-- START DATASET EXCERPT --

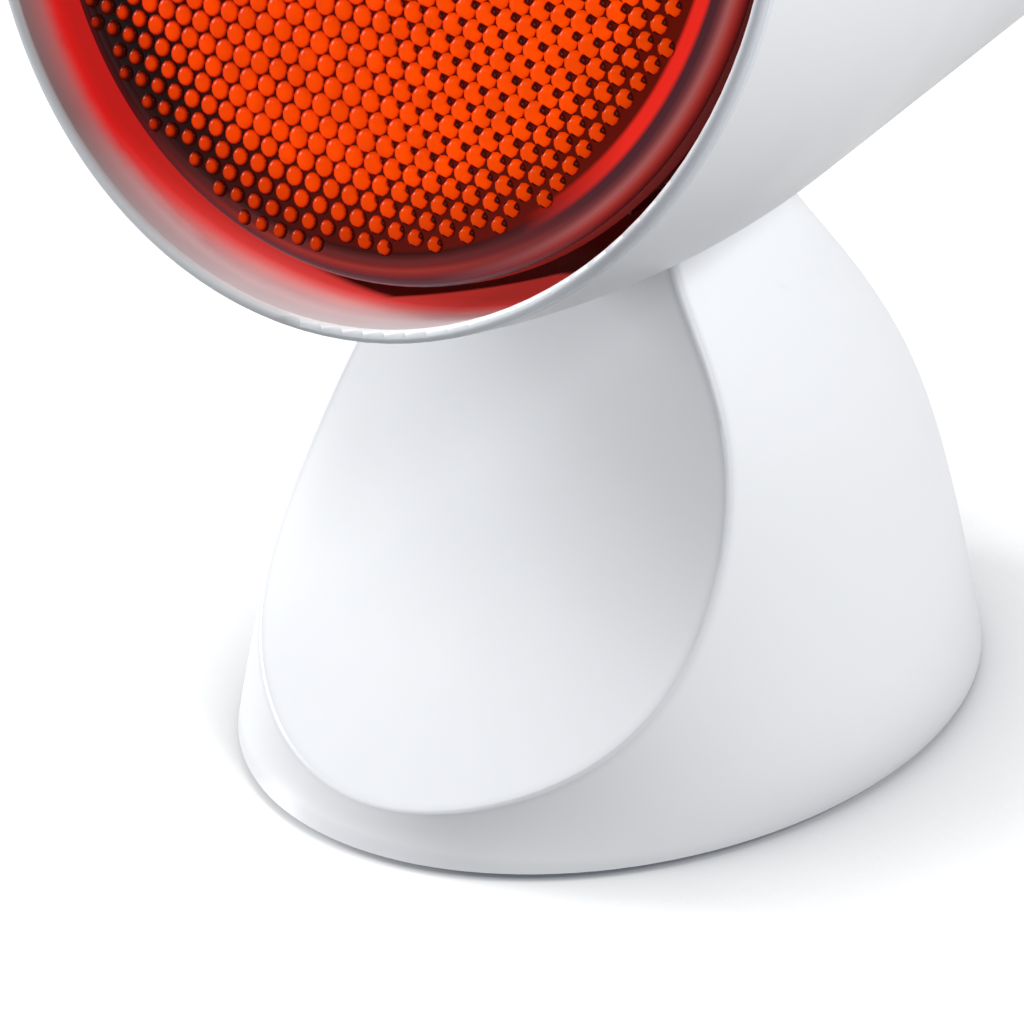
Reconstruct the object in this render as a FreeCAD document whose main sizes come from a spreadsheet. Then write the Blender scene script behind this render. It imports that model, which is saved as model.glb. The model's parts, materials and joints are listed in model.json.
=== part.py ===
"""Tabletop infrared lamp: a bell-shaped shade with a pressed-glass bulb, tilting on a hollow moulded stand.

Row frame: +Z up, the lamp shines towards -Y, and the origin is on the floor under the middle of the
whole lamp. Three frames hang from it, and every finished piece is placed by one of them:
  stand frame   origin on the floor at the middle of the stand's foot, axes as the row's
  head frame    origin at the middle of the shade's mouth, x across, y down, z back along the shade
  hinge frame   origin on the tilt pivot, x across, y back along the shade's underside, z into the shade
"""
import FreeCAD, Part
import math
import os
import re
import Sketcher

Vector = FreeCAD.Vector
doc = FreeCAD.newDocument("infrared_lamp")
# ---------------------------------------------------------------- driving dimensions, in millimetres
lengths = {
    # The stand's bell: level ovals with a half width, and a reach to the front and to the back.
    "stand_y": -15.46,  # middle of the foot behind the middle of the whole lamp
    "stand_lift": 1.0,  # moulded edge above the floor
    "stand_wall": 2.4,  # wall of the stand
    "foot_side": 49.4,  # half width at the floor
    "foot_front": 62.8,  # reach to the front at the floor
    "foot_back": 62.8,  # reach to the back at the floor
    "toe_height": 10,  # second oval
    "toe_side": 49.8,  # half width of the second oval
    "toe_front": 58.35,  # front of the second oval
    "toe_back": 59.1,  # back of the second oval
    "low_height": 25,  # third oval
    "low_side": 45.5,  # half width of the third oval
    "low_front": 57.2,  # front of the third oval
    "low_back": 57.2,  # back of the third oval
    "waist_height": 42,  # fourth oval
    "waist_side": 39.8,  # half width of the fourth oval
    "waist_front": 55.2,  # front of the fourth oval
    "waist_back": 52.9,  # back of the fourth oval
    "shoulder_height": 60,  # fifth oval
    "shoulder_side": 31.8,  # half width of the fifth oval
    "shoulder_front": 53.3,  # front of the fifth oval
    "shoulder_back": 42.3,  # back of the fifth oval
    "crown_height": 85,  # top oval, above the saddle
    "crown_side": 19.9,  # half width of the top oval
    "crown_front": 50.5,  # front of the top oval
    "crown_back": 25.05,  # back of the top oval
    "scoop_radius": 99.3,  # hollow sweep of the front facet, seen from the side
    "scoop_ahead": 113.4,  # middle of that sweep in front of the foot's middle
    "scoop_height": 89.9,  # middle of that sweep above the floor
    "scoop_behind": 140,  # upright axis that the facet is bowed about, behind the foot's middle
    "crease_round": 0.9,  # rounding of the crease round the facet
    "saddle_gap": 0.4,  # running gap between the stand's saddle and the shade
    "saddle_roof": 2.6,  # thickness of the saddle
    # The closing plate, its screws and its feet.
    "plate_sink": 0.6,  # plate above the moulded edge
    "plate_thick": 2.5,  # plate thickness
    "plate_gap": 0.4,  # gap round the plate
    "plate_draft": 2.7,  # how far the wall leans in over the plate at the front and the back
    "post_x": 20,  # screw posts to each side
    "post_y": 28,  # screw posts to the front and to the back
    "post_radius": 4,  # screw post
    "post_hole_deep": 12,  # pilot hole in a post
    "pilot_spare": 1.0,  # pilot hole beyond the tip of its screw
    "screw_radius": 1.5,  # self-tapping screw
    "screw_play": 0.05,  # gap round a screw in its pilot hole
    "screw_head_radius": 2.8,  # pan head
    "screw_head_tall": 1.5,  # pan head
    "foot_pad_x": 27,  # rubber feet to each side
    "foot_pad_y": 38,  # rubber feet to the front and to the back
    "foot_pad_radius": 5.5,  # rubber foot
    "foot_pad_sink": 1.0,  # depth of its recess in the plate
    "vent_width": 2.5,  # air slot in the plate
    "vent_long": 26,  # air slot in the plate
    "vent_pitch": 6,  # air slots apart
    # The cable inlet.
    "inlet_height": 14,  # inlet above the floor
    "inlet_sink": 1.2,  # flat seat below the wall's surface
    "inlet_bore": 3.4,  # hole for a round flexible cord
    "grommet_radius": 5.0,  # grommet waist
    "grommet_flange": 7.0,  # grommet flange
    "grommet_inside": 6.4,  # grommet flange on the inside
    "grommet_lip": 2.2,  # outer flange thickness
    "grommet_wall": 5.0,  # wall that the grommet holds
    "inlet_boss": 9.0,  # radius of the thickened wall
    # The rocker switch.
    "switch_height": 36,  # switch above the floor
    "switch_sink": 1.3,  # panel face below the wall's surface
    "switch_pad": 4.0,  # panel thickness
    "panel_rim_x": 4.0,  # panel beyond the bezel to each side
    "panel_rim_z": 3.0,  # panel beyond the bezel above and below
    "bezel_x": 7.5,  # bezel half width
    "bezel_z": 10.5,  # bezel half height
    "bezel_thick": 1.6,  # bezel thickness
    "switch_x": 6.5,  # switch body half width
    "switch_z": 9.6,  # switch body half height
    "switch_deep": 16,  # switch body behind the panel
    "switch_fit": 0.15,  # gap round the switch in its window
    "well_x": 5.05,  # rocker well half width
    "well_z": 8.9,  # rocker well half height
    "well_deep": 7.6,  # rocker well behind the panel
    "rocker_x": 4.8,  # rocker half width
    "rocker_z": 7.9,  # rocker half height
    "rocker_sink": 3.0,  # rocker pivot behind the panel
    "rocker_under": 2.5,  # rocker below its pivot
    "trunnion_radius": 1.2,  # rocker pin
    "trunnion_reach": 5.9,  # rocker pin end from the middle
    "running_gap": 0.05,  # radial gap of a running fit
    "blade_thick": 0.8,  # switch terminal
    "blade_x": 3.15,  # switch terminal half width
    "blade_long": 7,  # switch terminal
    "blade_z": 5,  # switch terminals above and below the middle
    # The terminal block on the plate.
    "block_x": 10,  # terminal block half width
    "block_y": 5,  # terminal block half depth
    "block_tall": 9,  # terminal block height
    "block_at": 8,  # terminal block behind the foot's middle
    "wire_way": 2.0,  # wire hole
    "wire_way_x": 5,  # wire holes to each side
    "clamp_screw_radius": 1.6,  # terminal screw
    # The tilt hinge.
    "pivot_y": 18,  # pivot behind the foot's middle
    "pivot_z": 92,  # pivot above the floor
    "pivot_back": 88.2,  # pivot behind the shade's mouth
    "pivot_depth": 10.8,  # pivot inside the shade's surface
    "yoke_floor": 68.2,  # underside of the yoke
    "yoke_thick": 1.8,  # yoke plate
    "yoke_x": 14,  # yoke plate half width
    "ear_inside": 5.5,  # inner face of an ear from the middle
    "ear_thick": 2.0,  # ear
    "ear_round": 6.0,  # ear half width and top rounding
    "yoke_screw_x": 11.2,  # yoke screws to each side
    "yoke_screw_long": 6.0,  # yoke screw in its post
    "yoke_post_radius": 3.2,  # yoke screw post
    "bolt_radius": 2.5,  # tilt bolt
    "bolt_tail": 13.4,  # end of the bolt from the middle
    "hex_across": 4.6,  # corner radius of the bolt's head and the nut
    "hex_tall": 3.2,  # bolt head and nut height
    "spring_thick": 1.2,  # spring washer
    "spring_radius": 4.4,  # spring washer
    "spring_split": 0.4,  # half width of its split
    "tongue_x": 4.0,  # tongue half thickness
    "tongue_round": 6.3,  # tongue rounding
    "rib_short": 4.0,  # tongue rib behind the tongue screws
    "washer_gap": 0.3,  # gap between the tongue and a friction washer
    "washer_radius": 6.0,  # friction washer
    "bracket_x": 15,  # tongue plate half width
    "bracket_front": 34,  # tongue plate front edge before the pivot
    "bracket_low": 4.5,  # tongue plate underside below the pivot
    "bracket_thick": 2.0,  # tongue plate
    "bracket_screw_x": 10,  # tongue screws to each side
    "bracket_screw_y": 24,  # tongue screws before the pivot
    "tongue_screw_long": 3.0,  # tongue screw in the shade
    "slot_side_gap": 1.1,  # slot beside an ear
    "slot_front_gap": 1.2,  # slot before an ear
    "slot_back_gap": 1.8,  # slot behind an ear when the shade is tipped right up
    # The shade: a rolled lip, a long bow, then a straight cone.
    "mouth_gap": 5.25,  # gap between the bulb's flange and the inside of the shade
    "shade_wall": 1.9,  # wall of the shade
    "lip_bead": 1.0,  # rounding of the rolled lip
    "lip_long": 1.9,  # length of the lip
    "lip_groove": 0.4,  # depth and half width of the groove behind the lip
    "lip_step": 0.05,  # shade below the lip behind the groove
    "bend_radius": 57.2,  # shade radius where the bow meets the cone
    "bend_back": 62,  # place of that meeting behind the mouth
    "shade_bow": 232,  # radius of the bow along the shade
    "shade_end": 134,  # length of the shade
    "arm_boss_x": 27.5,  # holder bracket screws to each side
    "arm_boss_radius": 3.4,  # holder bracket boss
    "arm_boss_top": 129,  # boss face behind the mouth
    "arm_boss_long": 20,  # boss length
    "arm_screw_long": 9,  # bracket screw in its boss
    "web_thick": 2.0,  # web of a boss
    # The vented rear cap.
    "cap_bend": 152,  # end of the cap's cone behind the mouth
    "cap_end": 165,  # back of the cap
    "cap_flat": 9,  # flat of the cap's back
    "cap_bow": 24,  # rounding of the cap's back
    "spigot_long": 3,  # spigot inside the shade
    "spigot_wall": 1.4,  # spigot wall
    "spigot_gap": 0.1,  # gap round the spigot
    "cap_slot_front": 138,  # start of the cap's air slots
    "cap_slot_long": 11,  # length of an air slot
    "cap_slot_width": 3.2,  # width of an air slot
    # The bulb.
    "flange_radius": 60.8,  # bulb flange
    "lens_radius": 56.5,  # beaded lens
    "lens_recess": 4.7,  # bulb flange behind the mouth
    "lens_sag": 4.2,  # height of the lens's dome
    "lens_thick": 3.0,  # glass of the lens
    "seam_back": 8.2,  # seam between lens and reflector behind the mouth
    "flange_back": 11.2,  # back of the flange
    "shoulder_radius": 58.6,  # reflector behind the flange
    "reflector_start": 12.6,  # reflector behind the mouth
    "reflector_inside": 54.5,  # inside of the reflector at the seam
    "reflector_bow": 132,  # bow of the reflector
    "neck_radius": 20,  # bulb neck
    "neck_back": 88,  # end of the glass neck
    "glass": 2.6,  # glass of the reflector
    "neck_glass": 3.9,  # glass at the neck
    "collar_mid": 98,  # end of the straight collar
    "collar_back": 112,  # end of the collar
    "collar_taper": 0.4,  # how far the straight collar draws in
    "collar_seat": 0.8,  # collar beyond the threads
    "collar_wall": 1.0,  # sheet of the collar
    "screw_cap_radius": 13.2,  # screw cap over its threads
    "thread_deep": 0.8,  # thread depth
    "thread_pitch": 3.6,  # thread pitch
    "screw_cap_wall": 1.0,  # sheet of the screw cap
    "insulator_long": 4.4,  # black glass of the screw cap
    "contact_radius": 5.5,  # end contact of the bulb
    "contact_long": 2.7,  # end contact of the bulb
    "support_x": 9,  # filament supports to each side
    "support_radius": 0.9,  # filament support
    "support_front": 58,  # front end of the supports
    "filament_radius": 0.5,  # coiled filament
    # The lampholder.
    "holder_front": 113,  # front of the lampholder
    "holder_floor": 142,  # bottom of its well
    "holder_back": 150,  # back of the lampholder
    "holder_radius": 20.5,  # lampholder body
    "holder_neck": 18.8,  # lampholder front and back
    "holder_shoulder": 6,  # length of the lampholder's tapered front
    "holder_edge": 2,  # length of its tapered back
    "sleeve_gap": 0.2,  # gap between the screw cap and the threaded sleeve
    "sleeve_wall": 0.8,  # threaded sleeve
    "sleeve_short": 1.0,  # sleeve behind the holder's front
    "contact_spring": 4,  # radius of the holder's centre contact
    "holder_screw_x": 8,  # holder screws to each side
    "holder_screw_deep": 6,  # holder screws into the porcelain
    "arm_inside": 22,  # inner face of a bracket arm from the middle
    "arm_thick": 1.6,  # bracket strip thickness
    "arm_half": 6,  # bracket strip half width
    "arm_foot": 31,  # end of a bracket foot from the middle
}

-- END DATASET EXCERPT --

◆ **TO DO**: Collect, from the material above, every line containing the word "FreeCAD".

◆ **EXERCISE ANSWER**:
Reconstruct the object in this render as a FreeCAD document whose main sizes come from a spreadsheet. Then write the Blender scene script behind this render. It imports that model, which is saved as model.glb. The model's parts, materials and joints are listed in model.json.
import FreeCAD, Part
Vector = FreeCAD.Vector
doc = FreeCAD.newDocument("infrared_lamp")